= Set task =
Pick out every line holding the string "joints" and copy it.
*****
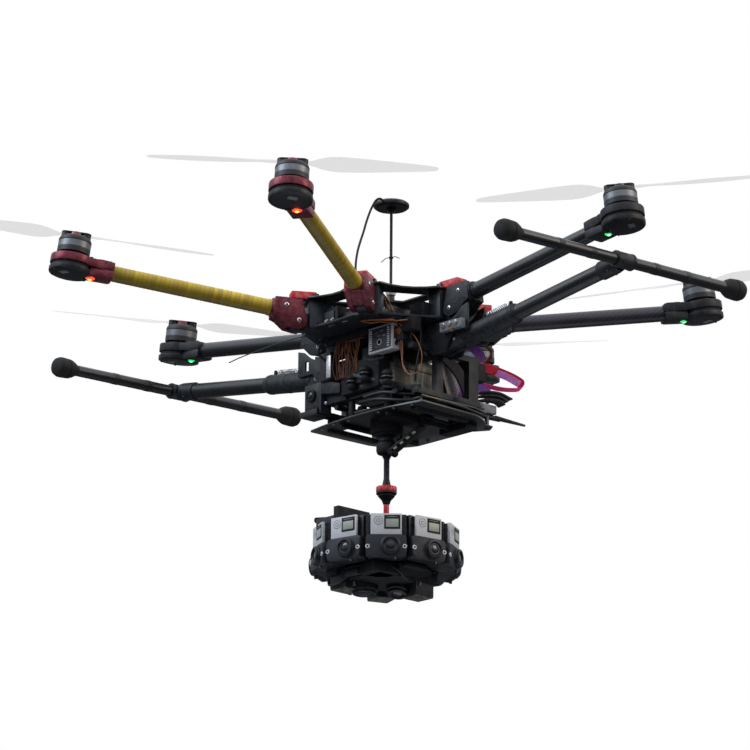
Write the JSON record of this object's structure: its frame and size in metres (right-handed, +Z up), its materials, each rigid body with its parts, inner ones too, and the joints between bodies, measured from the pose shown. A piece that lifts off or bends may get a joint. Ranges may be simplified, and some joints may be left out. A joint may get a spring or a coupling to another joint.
{
  "type": "hexacopter drone",
  "caption": "Folding six-rotor camera drone with raised retractable landing gear, belly battery and a ring of action cameras on a drop rod.",
  "frame": {"origin": "on the floor, at the centre of the airframe seen from above, level with the camera rig's lowest face", "axes": "+Z up; -Y is the nose, between the two yellow arms; +X is the drone's left side"},
  "size_m": [1.1455, 1.0471, 0.5684],
  "materials": {
    "maroon_anodised": "satin anodised, dark maroon",
    "moulded_black": "fine moulded grain",
    "yellow_wrap": "mustard tape wound round the tube",
    "carbon_tube": "satin carbon fibre tube",
    "carbon_plate": "satin carbon fibre sheet",
    "motor_black": "black anodised, turned",
    "blade_smoke": "smoke-tinted translucent nylon",
    "red_plastic": "bright red moulding",
    "controller_black": "matte case",
    "puck_black": "satin black case",
    "cable_black": "soft black jacket",
    "battery_wrap": "silver-grey shrink wrap",
    "rod_black": "black anodised",
    "camera_silver": "silver-grey camera bodies",
    "red_anodised": "red anodised, knurled"
  },
  "bodies": {
    "airframe": {"top_plate": "carbon_plate", "frame_core": "moulded_black", "flight_controller": "controller_black", "gps_mast": "carbon_tube", "gps_puck": "puck_black", "gps_cable": "cable_black", "battery": "battery_wrap", "battery_tray": "carbon_plate", "payload_plate": "carbon_plate", "gear_beam": "moulded_black", "payload_rod": "rod_black", "rig_frame": "moulded_black", "camera_ring": "camera_silver"},
    "mid_left_arm": {"mid_left_knuckle": "moulded_black", "mid_left_tube": "carbon_tube", "mid_left_motor_mount": "moulded_black"},
    "mid_left_rotor": {"mid_left_rotor": "motor_black"},
    "mid_left_blade_a": {"mid_left_blade_a": "blade_smoke"},
    "mid_left_blade_b": {"mid_left_blade_b": "blade_smoke"},
    "mid_left_clip": {"mid_left_clip": "red_plastic"},
    "rear_left_arm": {"rear_left_knuckle": "moulded_black", "rear_left_tube": "carbon_tube", "rear_left_motor_mount": "moulded_black"},
    "rear_left_rotor": {"rear_left_rotor": "motor_black"},
    "rear_left_blade_a": {"rear_left_blade_a": "blade_smoke"},
    "rear_left_blade_b": {"rear_left_blade_b": "blade_smoke"},
    "rear_left_clip": {"rear_left_clip": "red_plastic"},
    "rear_right_arm": {"rear_right_knuckle": "moulded_black", "rear_right_tube": "carbon_tube", "rear_right_motor_mount": "moulded_black"},
    "rear_right_rotor": {"rear_right_rotor": "motor_black"},
    "rear_right_blade_a": {"rear_right_blade_a": "blade_smoke"},
    "rear_right_blade_b": {"rear_right_blade_b": "blade_smoke"},
    "rear_right_clip": {"rear_right_clip": "red_plastic"},
    "mid_right_arm": {"mid_right_knuckle": "moulded_black", "mid_right_tube": "carbon_tube", "mid_right_motor_mount": "moulded_black"},
    "mid_right_rotor": {"mid_right_rotor": "motor_black"},
    "mid_right_blade_a": {"mid_right_blade_a": "blade_smoke"},
    "mid_right_blade_b": {"mid_right_blade_b": "blade_smoke"},
    "mid_right_clip": {"mid_right_clip": "red_plastic"},
    "front_right_arm": {"front_right_knuckle": "maroon_anodised", "front_right_tube": "yellow_wrap", "front_right_motor_mount": "maroon_anodised"},
    "front_right_rotor": {"front_right_rotor": "motor_black"},
    "front_right_blade_a": {"front_right_blade_a": "blade_smoke"},
    "front_right_blade_b": {"front_right_blade_b": "blade_smoke"},
    "front_right_clip": {"front_right_clip": "red_plastic"},
    "front_left_arm": {"front_left_knuckle": "maroon_anodised", "front_left_tube": "yellow_wrap", "front_left_motor_mount": "maroon_anodised"},
    "front_left_rotor": {"front_left_rotor": "motor_black"},
    "front_left_blade_a": {"front_left_blade_a": "blade_smoke"},
    "front_left_blade_b": {"front_left_blade_b": "blade_smoke"},
    "front_left_clip": {"front_left_clip": "red_plastic"},
    "leg_left": {"leg_left": "moulded_black", "skid_left": "carbon_tube"},
    "leg_right": {"leg_right": "moulded_black", "skid_right": "carbon_tube"},
    "quick_release_knob": {"quick_release_knob": "red_anodised"}
  },
  "joints": [
    {"name": "mid_left_arm_fold", "type": "hinge", "parent": "airframe", "child": "mid_left_arm", "pos_m": [0.132, 0, 0.384], "axis": [0, 1, 0], "range_deg": [0, 5]},
    {"name": "rear_left_arm_fold", "type": "hinge", "parent": "airframe", "child": "rear_left_arm", "pos_m": [0.066, 0.11431, 0.384], "axis": [-0.866, 0.5, 0], "range_deg": [0, 85]},
    {"name": "rear_right_arm_fold", "type": "hinge", "parent": "airframe", "child": "rear_right_arm", "pos_m": [-0.066, 0.11431, 0.384], "axis": [-0.866, -0.5, 0], "range_deg": [0, 85]},
    {"name": "mid_right_arm_fold", "type": "hinge", "parent": "airframe", "child": "mid_right_arm", "pos_m": [-0.132, 0, 0.384], "axis": [0, -1, 0], "range_deg": [0, 5]},
    {"name": "front_right_arm_fold", "type": "hinge", "parent": "airframe", "child": "front_right_arm", "pos_m": [-0.066, -0.11431, 0.384], "axis": [0.866, -0.5, 0], "range_deg": [0, 85]},
    {"name": "front_left_arm_fold", "type": "hinge", "parent": "airframe", "child": "front_left_arm", "pos_m": [0.066, -0.11431, 0.384], "axis": [0.866, 0.5, 0], "range_deg": [0, 85]},
    {"name": "leg_left_retract", "type": "hinge", "parent": "airframe", "child": "leg_left", "pos_m": [0.11, 0, 0.335], "axis": [0, 1, 0], "range_deg": [0, 84]},
    {"name": "leg_right_retract", "type": "hinge", "parent": "airframe", "child": "leg_right", "pos_m": [-0.11, 0, 0.335], "axis": [0, -1, 0], "range_deg": [0, 84]},
    {"name": "quick_release_turn", "type": "hinge", "parent": "airframe", "child": "quick_release_knob", "pos_m": [0, -0.006, 0.15], "axis": [0, 0, 1], "range_deg": [0, 180]},
    {"name": "mid_left_rotor_spin", "type": "hinge", "parent": "mid_left_arm", "child": "mid_left_rotor", "pos_m": [0.45, 0, 0.43], "axis": [-0.1426, 0, 0.9898], "continuous": true},
    {"name": "rear_left_rotor_spin", "type": "hinge", "parent": "rear_left_arm", "child": "rear_left_rotor", "pos_m": [0.225, 0.38971, 0.43], "axis": [-0.0713, -0.1235, 0.9898], "continuous": true},
    {"name": "rear_right_rotor_spin", "type": "hinge", "parent": "rear_right_arm", "child": "rear_right_rotor", "pos_m": [-0.225, 0.38971, 0.43], "axis": [0.0713, -0.1235, 0.9898], "continuous": true},
    {"name": "mid_right_rotor_spin", "type": "hinge", "parent": "mid_right_arm", "child": "mid_right_rotor", "pos_m": [-0.45, 0, 0.43], "axis": [0.1426, 0, 0.9898], "continuous": true},
    {"name": "front_right_rotor_spin", "type": "hinge", "parent": "front_right_arm", "child": "front_right_rotor", "pos_m": [-0.225, -0.38971, 0.43], "axis": [0.0713, 0.1235, 0.9898], "continuous": true},
    {"name": "front_left_rotor_spin", "type": "hinge", "parent": "front_left_arm", "child": "front_left_rotor", "pos_m": [0.225, -0.38971, 0.43], "axis": [-0.0713, 0.1235, 0.9898], "continuous": true},
    {"name": "mid_left_clip_lift", "type": "hinge", "parent": "airframe", "child": "mid_left_clip", "pos_m": [0.108, 0, 0.4215], "axis": [0, -1, 0], "range_deg": [0, 100]},
    {"name": "rear_left_clip_lift", "type": "hinge", "parent": "airframe", "child": "rear_left_clip", "pos_m": [0.054, 0.09353, 0.4215], "axis": [0.866, -0.5, 0], "range_deg": [0, 100]},
    {"name": "rear_right_clip_lift", "type": "hinge", "parent": "airframe", "child": "rear_right_clip", "pos_m": [-0.054, 0.09353, 0.4215], "axis": [0.866, 0.5, 0], "range_deg": [0, 100]},
    {"name": "mid_right_clip_lift", "type": "hinge", "parent": "airframe", "child": "mid_right_clip", "pos_m": [-0.108, 0, 0.4215], "axis": [0, 1, 0], "range_deg": [0, 100]},
    {"name": "front_right_clip_lift", "type": "hinge", "parent": "airframe", "child": "front_right_clip", "pos_m": [-0.054, -0.09353, 0.4215], "axis": [-0.866, 0.5, 0], "range_deg": [0, 100]},
    {"name": "front_left_clip_lift", "type": "hinge", "parent": "airframe", "child": "front_left_clip", "pos_m": [0.054, -0.09353, 0.4215], "axis": [-0.866, -0.5, 0], "range_deg": [0, 100]},
    {"name": "mid_left_blade_a_fold", "type": "hinge", "parent": "mid_left_rotor", "child": "mid_left_blade_a", "pos_m": [0.45143, 0.01024, 0.48704], "axis": [-0.1426, 0, 0.9898], "range_deg": [-85, 85]},
    {"name": "mid_left_blade_b_fold", "type": "hinge", "parent": "mid_left_rotor", "child": "mid_left_blade_b", "pos_m": [0.43253, -0.01024, 0.48431], "axis": [-0.1426, 0, 0.9898], "range_deg": [-85, 85]},
    {"name": "rear_left_blade_a_fold", "type": "hinge", "parent": "rear_left_rotor", "child": "rear_left_blade_a", "pos_m": [0.23047, 0.39288, 0.48762], "axis": [-0.0713, -0.1235, 0.9898], "range_deg": [-85, 85]},
    {"name": "rear_left_blade_b_fold", "type": "hinge", "parent": "rear_left_rotor", "child": "rear_left_blade_b", "pos_m": [0.21151, 0.37265, 0.48373], "axis": [-0.0713, -0.1235, 0.9898], "range_deg": [-85, 85]},
    {"name": "rear_right_blade_a_fold", "type": "hinge", "parent": "rear_right_rotor", "child": "rear_right_blade_a", "pos_m": [-0.21142, 0.39297, 0.48626], "axis": [0.0713, -0.1235, 0.9898], "range_deg": [-85, 85]},
    {"name": "rear_right_blade_b_fold", "type": "hinge", "parent": "rear_right_rotor", "child": "rear_right_blade_b", "pos_m": [-0.23056, 0.37256, 0.48509], "axis": [0.0713, -0.1235, 0.9898], "range_deg": [-85, 85]},
    {"name": "mid_right_blade_a_fold", "type": "hinge", "parent": "mid_right_rotor", "child": "mid_right_blade_a", "pos_m": [-0.43253, 0.01024, 0.48431], "axis": [0.1426, 0, 0.9898], "range_deg": [-85, 85]},
    {"name": "mid_right_blade_b_fold", "type": "hinge", "parent": "mid_right_rotor", "child": "mid_right_blade_b", "pos_m": [-0.45143, -0.01024, 0.48704], "axis": [0.1426, 0, 0.9898], "range_deg": [-85, 85]},
    {"name": "front_right_blade_a_fold", "type": "hinge", "parent": "front_right_rotor", "child": "front_right_blade_a", "pos_m": [-0.21151, -0.37265, 0.48373], "axis": [0.0713, 0.1235, 0.9898], "range_deg": [-85, 85]},
    {"name": "front_right_blade_b_fold", "type": "hinge", "parent": "front_right_rotor", "child": "front_right_blade_b", "pos_m": [-0.23047, -0.39288, 0.48762], "axis": [0.0713, 0.1235, 0.9898], "range_deg": [-85, 85]},
    {"name": "front_left_blade_a_fold", "type": "hinge", "parent": "front_left_rotor", "child": "front_left_blade_a", "pos_m": [0.23056, -0.37256, 0.48509], "axis": [-0.0713, 0.1235, 0.9898], "range_deg": [-85, 85]},
    {"name": "front_left_blade_b_fold", "type": "hinge", "parent": "front_left_rotor", "child": "front_left_blade_b", "pos_m": [0.21142, -0.39297, 0.48626], "axis": [-0.0713, 0.1235, 0.9898], "range_deg": [-85, 85]}
  ]
}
*****
= Written answer =
Write the JSON record of this object's structure: its frame and size in metres (right-handed, +Z up), its materials, each rigid body with its parts, inner ones too, and the joints between bodies, measured from the pose shown. A piece that lifts off or bends may get a joint. Ranges may be simplified, and some joints may be left out. A joint may get a spring or a coupling to another joint.
  "joints": [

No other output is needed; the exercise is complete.